Ce livre n’est donc pas un pur objet académique, mais plutôt une proposition pour « armer » les activistes abolitionnistes en démontrant que l’incarcération ne se résume pas aux seules enceintes grillagées de la prison. De ce point de vue, l’ouvrage de Story constitue un réel succès, tant l’articulation entre des éléments théoriques, des recherches empiriques fondées sur une documentation exhaustive, et surtout une narration vive dans laquelle l’auteure n’hésite pas à se mettre en scène. Le résultat est pleinement convaincant. Il faut ici préciser que cet ouvrage s’articule à un documentaire également réalisé par Story, A Prison in Twelve Landscapes, qui propose une série de vignettes de scènes et de paysages « produits » par l’incarcération, mais sans jamais montrer de prison.

Pour Story – qui suit une ligne néomarxiste plutôt classique – le tournant relativement récent de « l’incarcération de masse » résulte avant tout des relations sociales propres au néolibéralisme. Mais l’auteure va plus loin : selon elle, c’est là la raison pour laquelle les relations de pouvoir qui constituent in fine la prison en tant que lieu « physique » sont également « spatiales » ; dès lors, elles « sortent de la prison » et finissent par irriguer tout un ensemble de lieux qui, a priori, lui sont bien étrangers. Story apporte la preuve de cette thèse en consacrant chacun des cinq chapitres de Prison Land à un type d’espace touché par le système carcéral : les liens entre stratégies policières et redéveloppement privé dans les centres des villes en déclin, les programmes « alternatifs » à l’incarcération dans des quartiers péricentraux en voie de gentrification, les campagnes abandonnées qui se tournent vers le « marché de la prison » comme solution de la dernière chance, les bus au long cours qui convoient les familles des prisonniers vers les parloirs dans des conditions sordides, et jusqu’au logement lui-même, contaminé à son tour par les « tactiques carcérales » (comme les bracelets électroniques) qui délocalisent la prison en transférant les coûts de la reproduction carcérale (alimentation, etc.) sur l’individu et son réseau social.

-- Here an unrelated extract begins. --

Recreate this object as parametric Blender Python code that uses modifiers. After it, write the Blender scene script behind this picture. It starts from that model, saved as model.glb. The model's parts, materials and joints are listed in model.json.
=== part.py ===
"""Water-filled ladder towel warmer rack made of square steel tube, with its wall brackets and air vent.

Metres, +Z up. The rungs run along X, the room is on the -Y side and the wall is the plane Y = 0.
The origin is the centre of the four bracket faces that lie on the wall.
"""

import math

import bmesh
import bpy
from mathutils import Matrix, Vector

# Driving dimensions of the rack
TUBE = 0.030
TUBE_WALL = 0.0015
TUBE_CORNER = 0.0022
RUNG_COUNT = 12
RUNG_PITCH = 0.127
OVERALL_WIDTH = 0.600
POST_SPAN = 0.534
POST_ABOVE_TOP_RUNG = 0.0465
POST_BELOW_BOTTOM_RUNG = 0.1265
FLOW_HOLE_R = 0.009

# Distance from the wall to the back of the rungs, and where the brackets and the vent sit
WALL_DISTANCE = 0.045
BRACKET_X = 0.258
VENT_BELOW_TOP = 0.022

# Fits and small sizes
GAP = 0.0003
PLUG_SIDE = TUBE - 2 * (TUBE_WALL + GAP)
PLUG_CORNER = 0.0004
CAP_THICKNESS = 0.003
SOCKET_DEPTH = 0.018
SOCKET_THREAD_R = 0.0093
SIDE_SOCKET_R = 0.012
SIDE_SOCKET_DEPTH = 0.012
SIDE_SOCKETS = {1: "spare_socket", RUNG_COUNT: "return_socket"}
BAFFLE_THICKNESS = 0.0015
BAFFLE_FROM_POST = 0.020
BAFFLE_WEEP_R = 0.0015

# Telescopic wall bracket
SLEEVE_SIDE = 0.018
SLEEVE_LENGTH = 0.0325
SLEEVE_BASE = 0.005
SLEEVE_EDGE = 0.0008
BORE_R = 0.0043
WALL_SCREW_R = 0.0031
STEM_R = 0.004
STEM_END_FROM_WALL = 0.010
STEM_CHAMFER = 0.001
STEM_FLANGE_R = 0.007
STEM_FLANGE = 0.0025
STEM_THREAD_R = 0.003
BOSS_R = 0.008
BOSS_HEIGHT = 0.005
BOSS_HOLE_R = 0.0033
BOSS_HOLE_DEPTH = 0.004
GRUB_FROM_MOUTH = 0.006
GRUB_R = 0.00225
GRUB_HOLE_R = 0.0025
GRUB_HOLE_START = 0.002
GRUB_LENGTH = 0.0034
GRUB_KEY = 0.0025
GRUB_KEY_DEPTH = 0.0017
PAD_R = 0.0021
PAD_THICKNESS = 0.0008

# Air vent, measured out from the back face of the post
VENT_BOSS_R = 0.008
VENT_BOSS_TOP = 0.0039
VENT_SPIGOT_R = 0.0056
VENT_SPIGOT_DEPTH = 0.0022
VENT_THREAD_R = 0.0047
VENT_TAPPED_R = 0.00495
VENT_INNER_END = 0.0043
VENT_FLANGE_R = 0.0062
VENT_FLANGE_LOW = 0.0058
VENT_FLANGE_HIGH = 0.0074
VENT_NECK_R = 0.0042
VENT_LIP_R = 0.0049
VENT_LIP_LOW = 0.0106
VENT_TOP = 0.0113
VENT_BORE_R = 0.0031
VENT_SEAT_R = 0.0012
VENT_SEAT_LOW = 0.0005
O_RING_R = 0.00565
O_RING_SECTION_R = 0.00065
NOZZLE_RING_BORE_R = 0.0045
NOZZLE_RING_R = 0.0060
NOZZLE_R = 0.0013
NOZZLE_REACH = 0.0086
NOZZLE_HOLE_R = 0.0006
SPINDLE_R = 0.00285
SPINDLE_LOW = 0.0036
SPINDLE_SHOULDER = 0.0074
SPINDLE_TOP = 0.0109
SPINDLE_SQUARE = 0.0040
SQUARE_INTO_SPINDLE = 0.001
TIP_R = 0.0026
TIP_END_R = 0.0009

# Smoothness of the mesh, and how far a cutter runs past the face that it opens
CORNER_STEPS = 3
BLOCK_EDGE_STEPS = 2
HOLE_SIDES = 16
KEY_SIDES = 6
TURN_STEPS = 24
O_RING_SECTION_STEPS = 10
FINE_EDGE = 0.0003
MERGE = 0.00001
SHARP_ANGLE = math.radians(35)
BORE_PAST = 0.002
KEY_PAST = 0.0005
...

Ce faisant, Story systématise les apports récents de Wacquant et de Gilmore, selon lesquels il existe un véritable continuum entre le ghetto afro-américain et la prison. Certes, une telle analyse court nécessairement le risque de « diluer » la prison ; et, de fait, on peine parfois à distinguer ce qui relève du récit d’une « carcéralisation » du monde de ce qui relève de mécanismes de contrôle et de militarisation de l’espace urbain, mécanismes qui obéissent peut-être également à d’autres logiques. Pour autant, cette approche fluide et ouverte constitue sans aucun doute la grande réussite du livre. De ce point de vue, rendre visibles au lecteur les différentes géographies produites par la prison − des évictions de Brooklyn jusqu’aux villes minières abandonnées du Kentucky, en passant par les « bus carcéraux » bondés de la périphérie de New York − déclenche bien chez le lecteur la prise de conscience recherchée par l’auteure : celle des implications sociales et spatiales profondes de l’extension du système carcéral bien au-delà des seuls murs d’enceinte du pénitencier. Ce faisant, Prison Land démontre une nouvelle fois le rôle crucial de la géographie critique dans la déconstruction d’objets réifiés, dont les conditions d’existence et de reproduction ne sont plus mises en question.